Capita makes £100m in army recruitment fiasco

Mark Leftly
Thursday 26 June 2014 01:31 BST

The government contractor Capita has made more than £100m in just two years for a delayed army recruitment project scarred by IT disasters and missed enlistment targets.

In a series of Parliamentary answers, Anna Soubry, the Defence minister, revealed the MoD has already spent £300m of the £1.36bn budget for the Recruiting Partnering Project. The contract is supposed to introduce private sector nous to help sign up new recruits more efficiently and has already resulted in a new centre in Wiltshire where 220 Capita staff work alongside the army.

A third of the money spent on the project between March 2011 and March 2014 was on Capita, although the FTSE 100 group started only in 2012. But much of its work was badly hindered by what Scottish National Party defence spokesman Angus Robertson told The Independent was the "incompetent and wasteful culture of MoD procurement".

The project relies on improvements to the way online recruitment works. The MoD tried to upgrade an existing system, known as Atlas, rather than let Capita build new, more appropriate IT.

In January, Philip Hammond, the Defence Secretary, said the army had been forced to write off £6.7m, after the system failed to work properly, costing taxpayers nearly £1m a month to run an interim replacement system.

Mr Hammond said that Capita's new system would cost £47.7m, though the Parliamentary answers show this has since been reduced to £42.9m. The IT fiasco helped to put the project nearly two years behind schedule, but the MoD has not reprimanded those officials responsible.

Although the fault of the IT failures rests with the MoD, Capita has presided over a slump in interview and selection tests since the contract started in March 2012.

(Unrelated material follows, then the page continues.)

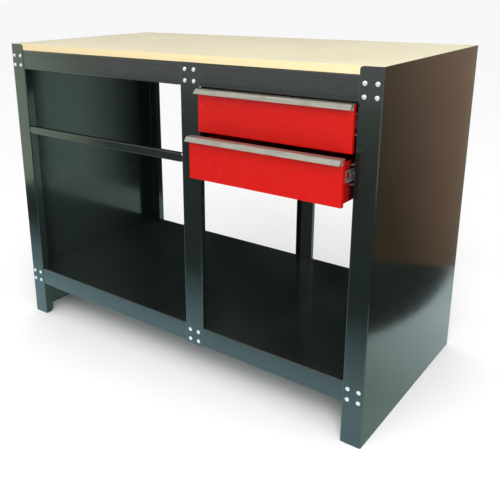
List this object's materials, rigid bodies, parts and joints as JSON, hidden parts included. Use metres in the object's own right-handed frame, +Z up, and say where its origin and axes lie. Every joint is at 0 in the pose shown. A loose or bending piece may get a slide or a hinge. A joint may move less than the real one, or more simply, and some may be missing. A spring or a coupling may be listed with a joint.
{
  "type": "workbench with drawers",
  "caption": "Steel workbench with folded end panels, a board worktop, a lower shelf, a middle leg, an open bay and a bay with two drawers on ball slides.",
  "frame": {"origin": "floor level, at the centre of the footprint with the drawers at rest", "axes": "+X to the right seen from the front, +Y to the back, +Z up"},
  "size_m": [1.2, 0.6704, 0.893],
  "materials": {
    "board": "matte fibreboard",
    "frame_paint": "glossy powder coat",
    "drawer_paint": "glossy powder coat",
    "pull_metal": "satin anodised",
    "slide_steel": "zinc plated",
    "fastener_steel": "bright zinc plated"
  },
  "bodies": {
    "frame": {"worktop_board": "board", "left_end_panel": "frame_paint", "right_end_panel": "frame_paint", "front_top_rail": "frame_paint", "rear_top_rail": "frame_paint", "lower_shelf": "frame_paint", "front_middle_leg": "frame_paint", "rear_middle_leg": "frame_paint", "left_bay_bar": "frame_paint", "left_slide_plate": "frame_paint", "right_slide_plate": "frame_paint", "front_frame_bolts": "fastener_steel", "rear_frame_bolts": "fastener_steel", "front_frame_nuts": "fastener_steel", "rear_frame_nuts": "fastener_steel", "worktop_screws": "fastener_steel", "slide_mounting_screws": "fastener_steel", "slide_mounting_nuts": "fastener_steel", "bay_bar_screws": "fastener_steel", "bay_bar_nuts": "fastener_steel", "upper_left_slide_outer": "slide_steel", "upper_right_slide_outer": "slide_steel", "lower_left_slide_outer": "slide_steel", "lower_right_slide_outer": "slide_steel"},
    "upper_drawer": {"upper_drawer_bottom": "drawer_paint", "upper_drawer_left_side": "drawer_paint", "upper_drawer_right_side": "drawer_paint", "upper_drawer_inner_front": "drawer_paint", "upper_drawer_back": "drawer_paint", "upper_drawer_front": "drawer_paint", "upper_drawer_pull": "pull_metal", "upper_left_slide_inner": "slide_steel", "upper_right_slide_inner": "slide_steel", "upper_drawer_screws": "fastener_steel", "upper_pull_rivets": "fastener_steel"},
    "upper_slide_middles": {"upper_left_slide_middle": "slide_steel", "upper_right_slide_middle": "slide_steel"},
    "upper_outer_cages": {"upper_outer_ball_cages": "slide_steel"},
    "upper_inner_cages": {"upper_inner_ball_cages": "slide_steel"},
    "lower_drawer": {"lower_drawer_bottom": "drawer_paint", "lower_drawer_left_side": "drawer_paint", "lower_drawer_right_side": "drawer_paint", "lower_drawer_inner_front": "drawer_paint", "lower_drawer_back": "drawer_paint", "lower_drawer_front": "drawer_paint", "lower_drawer_pull": "pull_metal", "lower_left_slide_inner": "slide_steel", "lower_right_slide_inner": "slide_steel", "lower_drawer_screws": "fastener_steel", "lower_pull_rivets": "fastener_steel"},
    "lower_slide_middles": {"lower_left_slide_middle": "slide_steel", "lower_right_slide_middle": "slide_steel"},
    "lower_outer_cages": {"lower_outer_ball_cages": "slide_steel"},
    "lower_inner_cages": {"lower_inner_ball_cages": "slide_steel"}
  },
  "joints": [
    {"name": "upper_drawer_slide", "type": "slide", "parent": "frame", "child": "upper_drawer", "axis": [0, -1, 0], "range_m": [0, 0.5]},
    {"name": "upper_middle_travel", "type": "slide", "parent": "frame", "child": "upper_slide_middles", "axis": [0, -1, 0], "range_m": [0, 0.25]},
    {"name": "upper_outer_cage_travel", "type": "slide", "parent": "frame", "child": "upper_outer_cages", "axis": [0, -1, 0], "range_m": [0, 0.125]},
    {"name": "upper_inner_cage_travel", "type": "slide", "parent": "frame", "child": "upper_inner_cages", "axis": [0, -1, 0], "range_m": [0, 0.375]},
    {"name": "lower_drawer_slide", "type": "slide", "parent": "frame", "child": "lower_drawer", "axis": [0, -1, 0], "range_m": [-0.037, 0.463]},
    {"name": "lower_middle_travel", "type": "slide", "parent": "frame", "child": "lower_slide_middles", "axis": [0, -1, 0], "range_m": [-0.0185, 0.2315]},
    {"name": "lower_outer_cage_travel", "type": "slide", "parent": "frame", "child": "lower_outer_cages", "axis": [0, -1, 0], "range_m": [-0.00925, 0.11575]},
    {"name": "lower_inner_cage_travel", "type": "slide", "parent": "frame", "child": "lower_inner_cages", "axis": [0, -1, 0], "range_m": [-0.02775, 0.34725]}
  ],
  "couplings": [
    {"joint": "upper_middle_travel", "follows": "upper_drawer_slide", "ratio": 0.5},
    {"joint": "upper_outer_cage_travel", "follows": "upper_drawer_slide", "ratio": 0.25},
    {"joint": "upper_inner_cage_travel", "follows": "upper_drawer_slide", "ratio": 0.75},
    {"joint": "lower_middle_travel", "follows": "lower_drawer_slide", "ratio": 0.5},
    {"joint": "lower_outer_cage_travel", "follows": "lower_drawer_slide", "ratio": 0.25},
    {"joint": "lower_inner_cage_travel", "follows": "lower_drawer_slide", "ratio": 0.75}
  ]
}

In the first three months of 2014, the army was supposed to recruit 1,750 reserves, but only signed up 1,310. Capita's former chief executive Paul Pindar enraged MPs when he told a Commons committee in November that recruitment was in crisis because "there are no wars on".

In a report earlier this month, the National Audit Office said that IT problems had caused targets to be missed but added that "not all of the poor performance can be attributed to IT issues".

Mr Robertson said: "To find out that at a time of drastic cuts to manpower £300m has been spent on an ineffective recruitment system is unacceptable. This incompetent and wasteful culture of MoD procurement sadly continues unabated and unpunished."

Capita yesterday said: "Capita's contract with the MoD is a partnership and we are working closely with the Army to overcome initial setbacks and enhance the process."

An army spokeswoman added: "Capita is building a new IT platform that will be ready next year and in the short-term we have introduced work-arounds and mitigation measures to the old IT platform to simplify the application process."